Oswald Chambers warned: “Even the very smallest thing that we allow in our lives that is not under the control of the Holy Spirit is completely sufficient to account for spiritual confusion” and “can only be conquered through obedience.”
“Secret” sins and public religion
Paradoxically, Satan is pleased when we commit “secret” sins while maintaining public religiosity. When we persist in private sin while preaching sermons, leading Bible studies, attending worship services, or writing or reading articles like this one, we are tempted to believe that our “private” sins are not harming others or we could not be engaged in such religious activity.
However, because the Holy Spirit cannot fully use a person who persists in unconfessed sin (cf. Romans 8:6–8), our spiritual activities have little effect on the larger culture. Our salt “has lost its taste” and our light is “under a basket” (Matthew 5:13, 15). Neither can then fulfill their transforming purpose in the world.
The lure and prevalence of “secret” sin help explain the truth of A. W. Tozer’s observation: “If the Holy Spirit was withdrawn from the church today, 95 percent of what we do would go on and no one would know the difference. If the Holy Spirit had been withdrawn from the New Testament church, 95 percent of what they did would stop, and everybody would know the difference.”

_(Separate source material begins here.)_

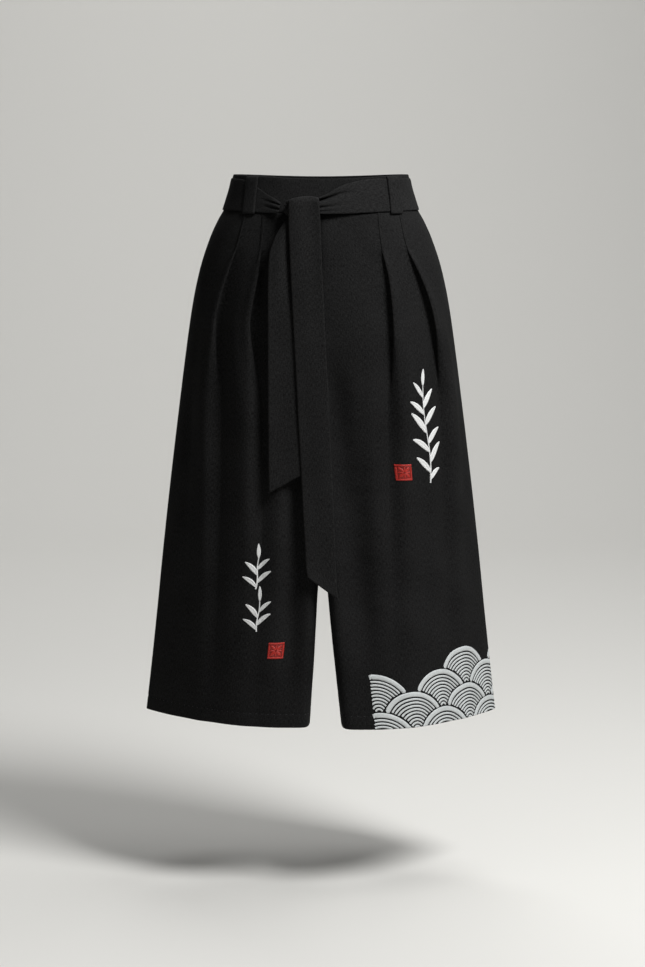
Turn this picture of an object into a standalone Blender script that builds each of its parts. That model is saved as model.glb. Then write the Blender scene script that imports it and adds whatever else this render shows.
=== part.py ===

How strong are your batteries?
You have perhaps had this experience: the power goes out at night, so you hunt for a flashlight. You find one in a drawer and turn it on, but the bulb barely glows in the dark. You replace the batteries, but the flashlight still doesn’t work. It turns out that the contacts between the flashlight and the batteries are corroded with disuse.
Only when you clean out the corrosion and replace the batteries can the flashlight dispel the darkness it was created to defeat.
When the batteries are weak, the darkness is strong. When the batteries are strong, the darkness is weak.
Is the spiritual darkness of our day growing weaker or stronger?